Conservative budgeting used to mean paying ongoing responsibilities with ongoing revenue, not a temporary surplus. In 2011, facing a budget shortfall, lawmakers cut $5.4 billion from public education. What happens during the next downturn, once the state owns the local share of school funding? Rural schools will be back in Austin every session, hat in hand, asking lawmakers to keep the promises they’re making today.

Local effort also supports local control. When Austin writes every check, Austin gains leverage over what schools receive and how they operate. Texas already spends thousands less per student than the national average. Between vouchers and dependence on biennial appropriations, rural districts could spend years asking permission just to operate.

Here’s the more important conversation: before the Governor and legislators limits what rural communities can raise and spend, state leaders should look at their own record — on schools, rural roads and water infrastructure — first.
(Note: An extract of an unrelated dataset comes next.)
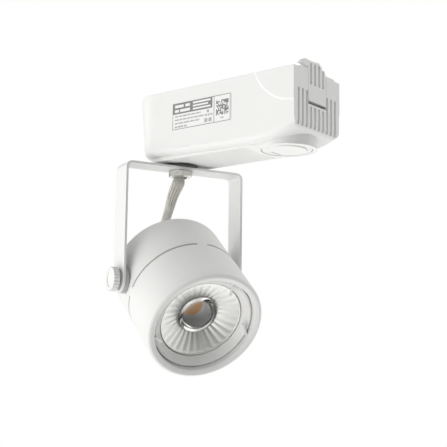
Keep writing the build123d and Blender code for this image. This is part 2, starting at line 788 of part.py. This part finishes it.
lens_edge = lens_radius - 0.2
dome_foot = lens_face - 3.4
with BuildPart() as lens:
    with BuildSketch(head_half):
        with BuildLine():
            Polyline((5.4, lens_rear), (6.6, lens_rear))
            ThreePointArc((6.6, lens_rear), (14.4, lens_rear + 5.2), (lens_edge, lens_face - 1.6))
            Polyline((lens_edge, lens_face - 1.6), (lens_edge, lens_face),
                     (lens_dome_radius + 0.8, lens_face), (lens_dome_radius, dome_foot))
            ThreePointArc(*dome(lens_dome_radius, dome_foot, 1.8))
            Line((0, dome_foot + 1.8), (0, lens_rear + 2.4))
            ThreePointArc(*dome(5.4, lens_rear, 2.4))
        make_face()
    revolve(axis=head_axis)
keep(lens.part, "lens")

with BuildPart() as lens_holder:
    with BuildSketch(head_half):
        outline((holder_radius - 1.2, board_face + 0.2), (holder_radius, board_face + 0.2),
                (holder_radius, ring_seam - 0.4), (holder_radius - 0.9, ring_seam),
                (lens_radius + 0.6, lens_face + 1.0), (lens_radius, lens_face + 0.4),
                (lens_radius, lens_face - 2.0), (holder_radius - 1.2, lens_face - 2.0))
    revolve(axis=head_axis)
keep(lens_holder.part, "lens_holder")

with BuildPart() as lens_clips:
    with BuildSketch(head.offset(ring_seam)):
        for angle, skew, length in zip(clip_angles, clip_skews, clip_lengths):
            with PolarLocations(ring_bore - 0.5, 1, start_angle=angle):
                with Locations(Rotation(0, 0, 180 - skew)):
                    Rectangle(length, 1.0, align=(Align.MIN, Align.CENTER))
    extrude(amount=0.8)
keep(lens_clips.part, "lens_clips")

spigot_radius = inner_radius - 0.15
with BuildPart() as front_ring:
    with BuildSketch(head_half):
        with BuildLine():
            Polyline((ring_bore, head_front - 1.0), (ring_bore, ring_seam - 3.6),
                     (spigot_radius, ring_seam - 3.6), (spigot_radius, ring_seam + assembly_gap),
                     (head_radius, ring_seam + assembly_gap), (head_radius, head_front - 1.6))
            ThreePointArc((head_radius, head_front - 1.6), (head_radius - 0.5, head_front - 0.5),
                          (head_radius - 1.6, head_front))
            Line((head_radius - 1.6, head_front), (ring_bore + 0.8, head_front - 0.5))
            Line((ring_bore + 0.8, head_front - 0.5), (ring_bore, head_front - 1.0))
        make_face()
    revolve(axis=head_axis)
keep(front_ring.part, "front_ring")

# ==== cable ======================================================================================
def cable_point(s, t, z):
    """A point beside the pan axis: s across the yoke, t forward, z up."""
    return Vector(pan_x, 0, z) + across * s + forward * t


gland_end = hinge + beam * (head_rear - gland_reach)
route = [
    cable_point(0, 0, -28.0),
    cable_point(0, -0.2, -37.5),
    cable_point(-0.9, -3.9, -42.2),
    cable_point(-1.0, -8.2, -48.0),
    cable_point(-1.0, -12.6, -54.0),
    cable_point(-0.8, -16.6, -59.0),
    cable_point(-0.5, -19.0, -63.2),
    cable_point(-0.2, -19.6, -67.2),
    cable_point(0, -18.7, -71.1),
    gland_end - beam * 3.1,
    gland_end,
]
radii = []
for before, corner, after in zip(route, route[1:], route[2:]):
    turn = (corner - before).get_angle(after - corner)
    shorter = min((corner - before).length, (after - corner).length)
    radii.append(0.45 * shorter / tan(radians(turn / 2)))
print("cable arc radii", [round(r, 1) for r in radii])

with BuildPart() as supply_cable:
    with BuildLine():
        run = FilletPolyline(*route, radius=radii)
    with BuildSketch(Plane(origin=run @ 0, z_dir=run % 0)):
        Circle(cable_radius)
    sweep()
run_length = run.length
section = pi * cable_radius ** 2
volume_ratio = supply_cable.part.volume / section / run_length
print("cable length", round(run_length, 2), "volume ratio", round(volume_ratio, 4))
keep(supply_cable.part, "supply_cable")
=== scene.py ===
"""Looks of the track spotlight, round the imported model: materials, cable, lens, spring, label, studio.

Metres, +Z up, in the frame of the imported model: the origin is the centre of the box's top face,
+X runs along the box towards its ribbed latch end and -Y is the side with the rating label.
"""
import json
from math import cos, pi, radians, sin, sqrt
import random

import bmesh
import bpy
from mathutils import Matrix, Vector


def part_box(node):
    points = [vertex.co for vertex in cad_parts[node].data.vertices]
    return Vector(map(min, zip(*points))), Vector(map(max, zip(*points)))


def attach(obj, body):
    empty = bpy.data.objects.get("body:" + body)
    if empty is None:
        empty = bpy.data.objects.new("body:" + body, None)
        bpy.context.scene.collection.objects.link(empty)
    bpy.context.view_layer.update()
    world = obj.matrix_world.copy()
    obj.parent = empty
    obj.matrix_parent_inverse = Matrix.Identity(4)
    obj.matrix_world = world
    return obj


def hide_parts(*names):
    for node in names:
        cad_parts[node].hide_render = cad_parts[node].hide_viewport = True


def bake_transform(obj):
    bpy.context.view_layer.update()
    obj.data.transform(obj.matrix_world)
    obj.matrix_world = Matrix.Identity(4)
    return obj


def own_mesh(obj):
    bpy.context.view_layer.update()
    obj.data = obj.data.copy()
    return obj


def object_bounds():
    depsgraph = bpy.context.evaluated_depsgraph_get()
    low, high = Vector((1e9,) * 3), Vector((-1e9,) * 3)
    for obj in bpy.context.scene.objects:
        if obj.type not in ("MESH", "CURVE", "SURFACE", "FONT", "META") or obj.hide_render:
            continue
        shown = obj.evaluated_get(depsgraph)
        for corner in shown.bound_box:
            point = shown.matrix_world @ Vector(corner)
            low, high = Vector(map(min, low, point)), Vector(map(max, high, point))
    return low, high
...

Here’s one practical idea: require a Rural Impact Statement before lawmakers vote on a major tax proposal. Just as a fiscal note tells legislators what a bill costs the state, a Rural Impact Statement should tell them what it costs small towns — their infrastructure, their emergency needs, their schools, their local control.

Eighty-nine Republican House incumbents and nominees have signed the governor’s property-tax pledge. The devil is in the details. Next time a candidate signs a pledge like this at a rally, don’t just take the photo. Ask them what, exactly, they endorsed. Which inflation measure governs our towns? Will emergency repairs be exempt? What permanent revenue replaces school taxes?
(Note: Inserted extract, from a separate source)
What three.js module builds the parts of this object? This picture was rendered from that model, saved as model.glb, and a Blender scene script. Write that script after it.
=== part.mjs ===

Property-tax relief matters. But taxpayer empowerment should not mean starving rural communities or shipping their decisions to Austin. Any Texas tax plan must work in rural Texas, too.

Suzanne Bellsnyder is editor and publisher of the Hansford County Reporter-Statesman and Sherman County Gazette. A former Capitol staffer with decades of experience in Texas politics and policy, she now focuses on how state decisions shape rural life through her newspapers, including the Texas Rural Reporter.